7. Daniel Gossett, 24, RHP
Baseball America A's rank: 8
MLB.com A's rank: 7
2016: 27 G, 10-6, 2.69 ERA, 153.2 IP, 151 K
The A's may have landed a steal in Gossett with their selection of him in the second-round of the 2014 MLB Draft. Full of success in his three seasons at Clemson, Gossett continued the trend in 2016, pitching at all three levels in the minors.
Gossett saw his strikeouts rise and his walks fall last season. If he continues his success, Gossett could easily be up with the A's in 2017.
From A's manager Bob Melvin: "He impressed everybody in the organization last year, so when talking about the fifth spot, who knows?"
8. Daulton Jefferies, 21, RHP
Baseball America A's rank: 12
MLB.com A's rank: 8
2016: 5 G, 0-0, 2.38 ERA, 11.1 IP, 17 K
Jefferies puts an unneeded 'u' in his first name, but we'll give him a pass. The former Cal ace draws parallels to current A's ace Sonny Gray, standing at 6-foot and weighing 180 pounds.
Sitting in the low 90s, Jefferies knows how to mix speeds and can hit mid 90s with his fastball when needed.

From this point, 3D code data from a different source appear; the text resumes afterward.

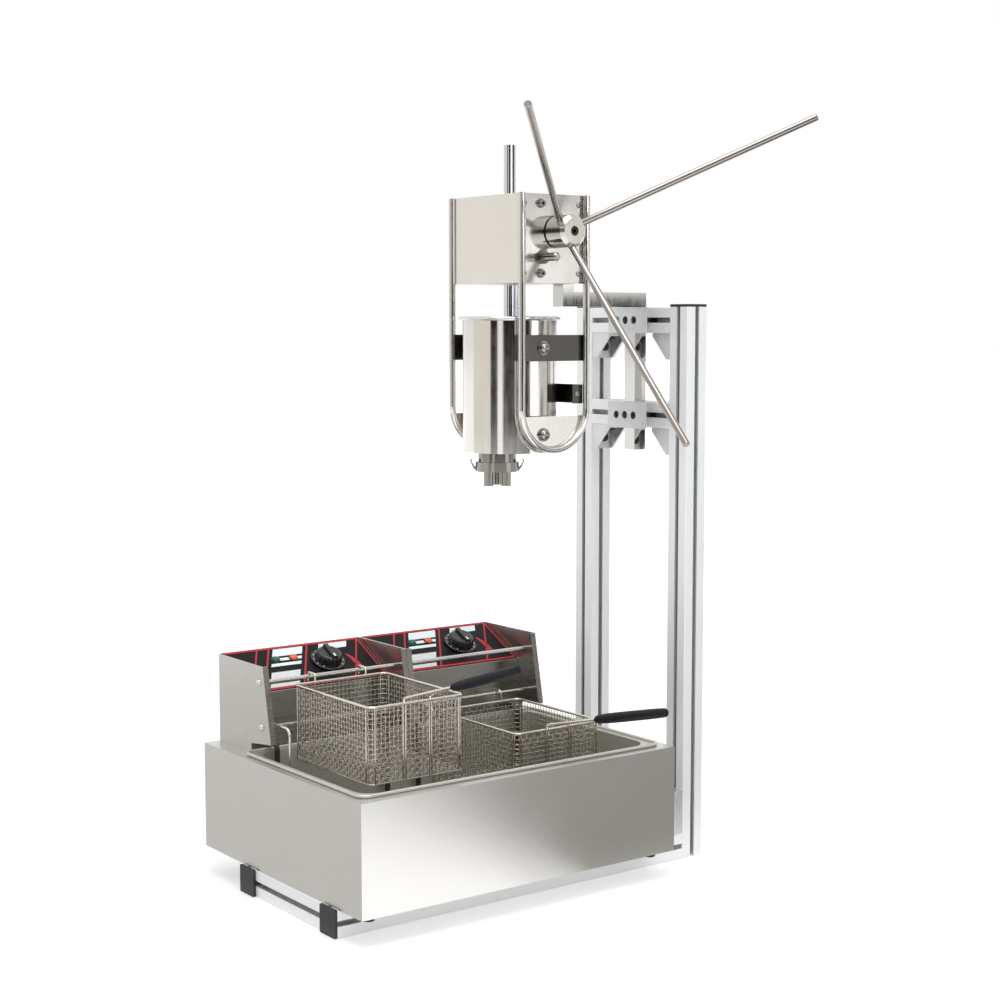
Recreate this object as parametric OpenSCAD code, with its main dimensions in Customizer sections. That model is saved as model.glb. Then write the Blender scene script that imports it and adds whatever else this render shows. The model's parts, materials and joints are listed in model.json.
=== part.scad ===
// Churro maker: a rack-and-pinion dough press on a slotted-profile stand,
// set over a counter fryer with two control heads and two wire baskets.
// Millimetres. X runs to the machine's right, Y to its back, Z up.
// The origin is on the floor, midway between the two upright posts.

/* [Stand] */
// Side of the square slotted profile
profile = 40; // [36:1:45]
// Opening of each slot
slot_open = 8; // [6:0.5:9]
// Thickness of the lips beside a slot
slot_lip = 4.5; // [3.5:0.5:5]
// Depth of a slot
slot_depth = 12; // [10:0.5:12.5]
// Bore through the middle of the profile
core_d = 6.8; // [5:0.2:7]
// Thread for a levelling foot in the foot of each post
tap_d = 8; // [7.2:0.2:8]
// Depth of that thread
tap_depth = 25; // [15:1:40]
// Height of the posts
post_h = 850; // [800:10:1000]
// Distance between the posts' centre lines
post_gap = 225; // [210:5:260]
// How far the floor rails reach past the fryer's near end
rail_over = 1; // [0:1:60]
// Height from the lower beam to the upper beam
beam_gap = 146; // [120:2:200]
// Thickness of the plastic end caps
cap_t = 4; // [3:0.5:6]
// Leg of the gussets under the beams
gusset = 40; // [35:1:50]
// Leg of the gussets on the rails
rail_gusset = 68; // [50:1:70]
// Wall of the gussets
gusset_t = 5; // [4:0.5:6]

/* [Mounting arm] */
// Width of the arm's tube, along X
arm_w = 24; // [20:1:30]
// Thickness of the arm's tube
arm_t = 22; // [18:1:26]
// Wall of the arm's tube
arm_wall = 2; // [1.5:0.5:3]
// Distance of the arm from the middle plane
arm_x = 26; // [20:1:32]
// How far the press head stands in front of the posts
head_reach = 164; // [140:2:200]
// How far the arm's bar reaches below the lower beam
arm_tail = 34; // [20:1:60]
// Length of a clamp plate
clamp_l = 80; // [74:1:90]
// Thickness of a clamp plate
clamp_t = 10; // [8:1:14]
// Distance between the holes of a clamp plate
clamp_pitch = 20; // [19:0.5:24]

/* [Gear head] */
// Width over the side plates
box_w = 164; // [160:1:176]
// Depth of the side plates
box_d = 123; // [118:1:130]
// Height of the gear head
box_h = 128; // [124:1:136]
// Height of the gear head's underside above the floor
box_z = 883; // [870:1:920]
// Thickness of the side plates
side_t = 3; // [2:0.5:4]
// Thickness of the folded covers
cover_t = 1.5; // [1:0.1:2]
// How far the rear cover lies in front of the side plates' rear edges
rear_inset = 7; // [5:0.5:10]
// Height of the rod guides
guide_h = 20; // [16:1:24]
// Depth of the rod guides
guide_d = 30; // [26:1:32]
// Distance of the guides' bolts from the head's top and bottom
guide_inset = 14; // [12:0.5:16]

/* [Rack and pinion] */
// Tooth module
gear_m = 2; // [1.8:0.1:2.2]
// Teeth on the pinion
gear_z = 15; // [14:1:17]
// Face width of the pinion
gear_w = 18; // [14:1:24]
// Backlash at the pitch line
backlash = 0.25; // [0.2:0.05:0.4]
// Diameter of the piston rod
rod_d = 18; // [16:1:20]
// Width of the rack bar behind the rod
rack_w = 14; // [12:1:16]
// Distance from the rod's axis to the rack's pitch line
rack_off = 10; // [9.5:0.25:11]
// Rod above the gear head at rest
rod_stub = 75; // [60:1:90]
// Downward travel left in the photographed pose
travel_down = 47; // [30:1:48]
// Upward travel, until the piston has left the cylinder
travel_up = 151; // [140:1:152]

/* [Crank] */
// Diameter of the crank shaft
shaft_d = 16; // [14:1:18]
// Diameter of the hub
hub_d = 47; // [44:1:52]
// Length of the hub
hub_l = 38; // [36:1:44]
// Diameter of a spoke
spoke_d = 10; // [8:0.5:12]
// Length of a spoke
spoke_l = 373; // [300:1:400]
// Slant of the spokes out of the hub's plane
spoke_slant = 41; // [35:1:45]
// Turn of the first spoke from the back
spoke_turn = 152; // [0:1:360]
// Number of spokes
spokes = 3; // [2:1:4]
// Length of the lock plunger's knob
plunger_l = 28; // [22:1:29]

/* [Cylinder] */
// Outside diameter of the cylinder
cyl_d = 140; // [136:1:142]
// Wall of the cylinder
cyl_wall = 2; // [1.5:0.5:3]
// Height of the cylinder
cyl_h = 200; // [190:1:204]
// Gap from the cylinder's mouth to the gear head
mouth_gap = 48; // [44:1:60]
// Diameter of the rolled bead at the mouth
bead_d = 6; // [4:0.5:7]
// Diameter of the outlet neck
neck_d = 57; // [50:1:60]
// Length of the outlet neck
neck_l = 23; // [20:1:26]
// How far the neck sits in front of the cylinder's axis
neck_off = 23; // [15:1:30]
// Thickness of the piston
piston_t = 20; // [16:1:22]
// Diameter of a nozzle tube
nozzle_d = 15; // [13:0.5:16]
// Length of a nozzle tube below the wing nut's plate
nozzle_l = 24; // [18:1:30]
// Span over the wings of the nut
wing_span = 80; // [74:1:90]

/* [Rod frame] */
// Diameter of the bent frame rods
frame_d = 10; // [8:0.5:12]
// Distance from a frame rod's front leg to its rear leg
frame_gap = 119; // [114:1:124]
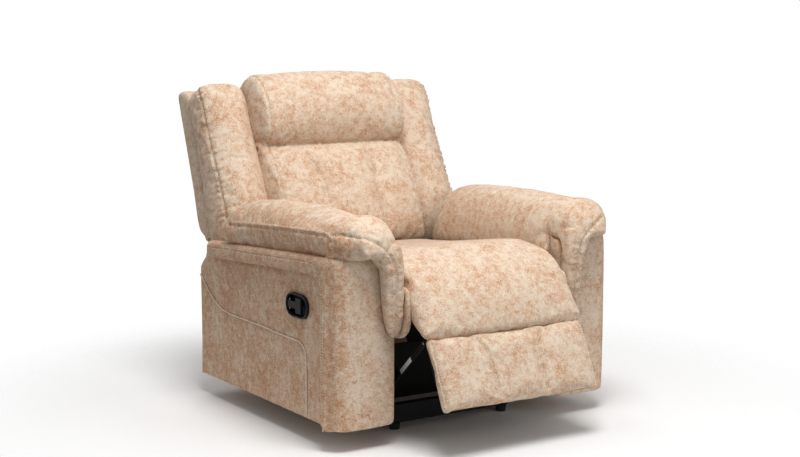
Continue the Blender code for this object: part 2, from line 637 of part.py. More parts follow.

All traits point to a solid pitcher that has a feel for the game for years to come.
9. Richie Martin, 22, SS
Baseball America A's rank: 9
MLB.com A's rank: 12
2016: 91 G, .235/.327/.322, 3 HR, 47 R, 38 RBI
Martin is the opposite of the A's big league shortstop, Marcus Semien. Selected with the No. 20 overall pick in the 2015 MLB Draft, Martin has a plus glove and arm, but his bat is far behind. His development at the plate will be one to watch down in the minors this season.
While Martin's glove is his key to the bigs, his bat must get much closer to the same level.
10. Lazaro Armenteros, 17, OF
Baseball America A's rank: 11
MLB.com A's rank: 11
Armenteros has already been called the next Yoenis Cespedes as a teen in Cuba. Whether the hype is real or not, he is certainly one of the most talked about Cuban prospects to reach the open market when the A's signed him at the start of the 2016-17 international period.
Armenteros is all mystery, making him one to watch for years. The athleticism is already there, now Armenteros just needs to continue growing as a complete player to one day live up the legend that surrounds him.